On March 27th,1998 Ms, Tannen appeared on the News Hour with Jim Lehrer. She made the following comment:
Holocaust denial has had far more success in the United States than any other country. In our eagerness to show both sides, sometimes that means giving a forum to people who claim that the Holocaust never happened. A woman [wrote] a book discussing their tactics–the Holocaust denier’s tactics–and she was invited on television if she would also allow them to invite deniers and debate them. She said, but there’s nothing to debate; this is history; it’s fact. And she was told, don’t you think the audience has a right to hear the other side. So often we give a platform to marginalized or even totally discredited views in our eagerness to show the other side. This also is why global warming everywhere in the world is accepted as a problem, and the question is: How do we approach it? Just the other day I mentioned global warming to a taxi driver, and he said, “Do you believe that? There’s no such thing.” Only in the United States have we given a lot of air time to just a few discredited scientists who say this isn’t a problem, just so that we can show the other side.
So it was clear from the start that Ms. Tannen, a skilled linguist, was creating a linguistic link between people who have question about the veracity of some aspects of climate science and holocaust deniers.

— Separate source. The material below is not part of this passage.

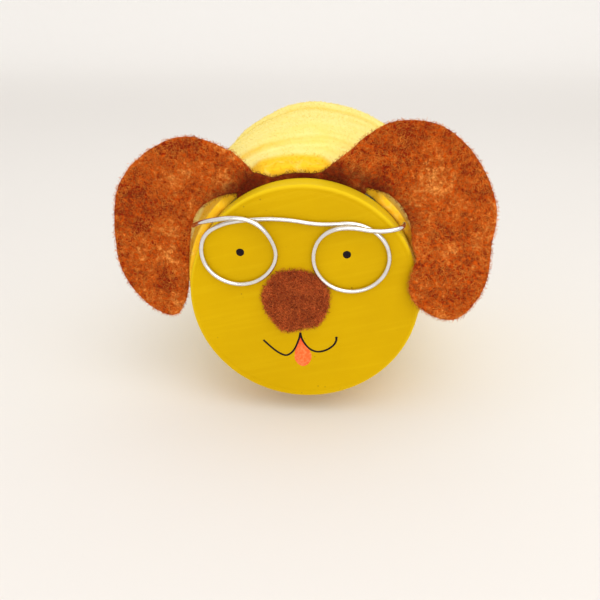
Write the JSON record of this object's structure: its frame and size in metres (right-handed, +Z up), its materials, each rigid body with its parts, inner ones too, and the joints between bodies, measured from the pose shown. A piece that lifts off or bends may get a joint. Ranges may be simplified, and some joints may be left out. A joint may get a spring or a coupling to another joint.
{
  "type": "felt-eared jar toy",
  "caption": "Toy dog made from a lidded jar on its side: painted lid face, fleece-wrapped body, felt ears and nose, wire spectacles.",
  "frame": {"origin": "on the table under the middle of the jar, on the flattened underside of the fleece", "axes": "+X across the face towards the ear that leans forward, +Y along the jar from the face to the back, +Z up"},
  "size_m": [0.1262, 0.1047, 0.1013],
  "materials": {
    "jar_plastic": "plain pale moulded plastic, hidden under the fleece",
    "lid_paint": "warm yellow paint on a moulded lid, faint brush marks, satin",
    "fleece": "soft brushed fleece, pale yellow",
    "ear_felt": "mottled wool felt, rust brown",
    "nose_felt": "fuzzy dark brown felt",
    "craft_wire": "bright drawn craft wire"
  },
  "bodies": {
    "container": {"jar": "jar_plastic", "fleece_wrap": "fleece", "fleece_back": "fleece"},
    "face": {"lid": "lid_paint", "nose": "nose_felt", "ear_strip": "ear_felt"},
    "spectacles": {"glasses_wire": "craft_wire"},
    "left_ear": {"ear_left": "ear_felt"},
    "right_ear": {"ear_right": "ear_felt"}
  },
  "joints": [
    {"name": "lid_pull", "type": "slide", "parent": "container", "child": "face", "axis": [0, -1, 0], "range_m": [0, 0.02]},
    {"name": "spectacles_lift", "type": "slide", "parent": "face", "child": "spectacles", "axis": [0, -1, 0], "range_m": [0, 0.015]},
    {"name": "left_ear_flap", "type": "hinge", "parent": "face", "child": "left_ear", "pos_m": [-0.0197, -0.03965, 0.08091], "axis": [0.6413, 0, 0.7673], "range_deg": [-20, 30], "stiffness_Nm_per_rad": 0.01},
    {"name": "right_ear_flap", "type": "hinge", "parent": "face", "child": "right_ear", "pos_m": [0.01281, -0.03965, 0.08246], "axis": [-0.9211, 0, 0.3893], "range_deg": [0, 30], "stiffness_Nm_per_rad": 0.01}
  ]
}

Tom, may I suggest your opinion about what I should/should not do is irrelevant, this post and issue is not about you or your website or what you think about deniers or not. It is about Skeptical Science and my offer to them to stop using a clearly offensive term to many. The offers been made, I’m not rescinding it because you disagree with it. – Anthony

TheOldCrusader
September 25, 2011 9:35 pm

I’d like to make the case that it is a positive good to allow expressions like ‘SS.com’ or ‘denier’. My reasoning is that it is a quick indicator of a comment that isn’t worth reading.
I remember when it was popular for Microsoft bashers to call the MS operating system “Windoze”. I might even agree with the point of view of a “windoze’ poster but in general those who use short hand thinking like this and consider it clever have nothing important to say.
So allowing these kind of expressions is actually a supplemental filtering aid – and worrying about these things is really kind of p.c.
I would like to see folks grow some thicker skin and stop using ‘I am offended’ as a rhetorical club. I forget who, but there was some famous person who said that it is impossible to insulted. If a charge is true one shouldn’t be insulted, if it isn’t one shouldn’t care. There is a tendency to use rhetorical tricks to label opposition – most successfully used by the political left. However, in our evolving post mainstream media age it seems to me it is becoming less and less effective.

Tom Curtis
September 25, 2011 9:52 pm

Smokey says:
“The temperatures indicated by ice cores are the same in both hemispheres, so it’s not a “single location.” You are a blinkered fool coming here and trying to convince scientific skeptics [the only honest kind of scientists] that down is up, white is black, evil is good… and runaway global warming is upon us.”
1) An examination of the chart to which you link shows that it disproves your contention. Although there is a broad similarity between glacial and interglacial temperatures in Greenland and the Antarctic, even there there is disagreement. For instance around 115,000 years ago, temperatures at Vostock are above Holocene levels, while those for NGRIP are significantly below Holocene levels. During the last glacial, temperature differences between Greenland and Antarctica were very large compared to typical Holocene temperature fluctuations, though small compared to the difference between glacial and interglacial.
2) It is telling that you did not show a comparison of Holocene temperatures to support your point. Easterbrook’s graph is of the Holocene period, so it is only similarity over the Holocene that is relevant. Over that period, of course, the differences between Antarctica and Greenland temperatures is large.
3) A comparison between Holocene temperature proxies can be seen at this Wikipedia graph:
http://en.wikipedia.org/wiki/File:Holocene_Temperature_Variations.png
As you can see, the differences are large, and the GISP2 record (as shown by Easterbrook) is one of the most variable and least representative proxies available. The average of the proxies is a fair representation, although it suffers from a northern hemisphere bias.
I find your “lack” of inflammatory language entertaining.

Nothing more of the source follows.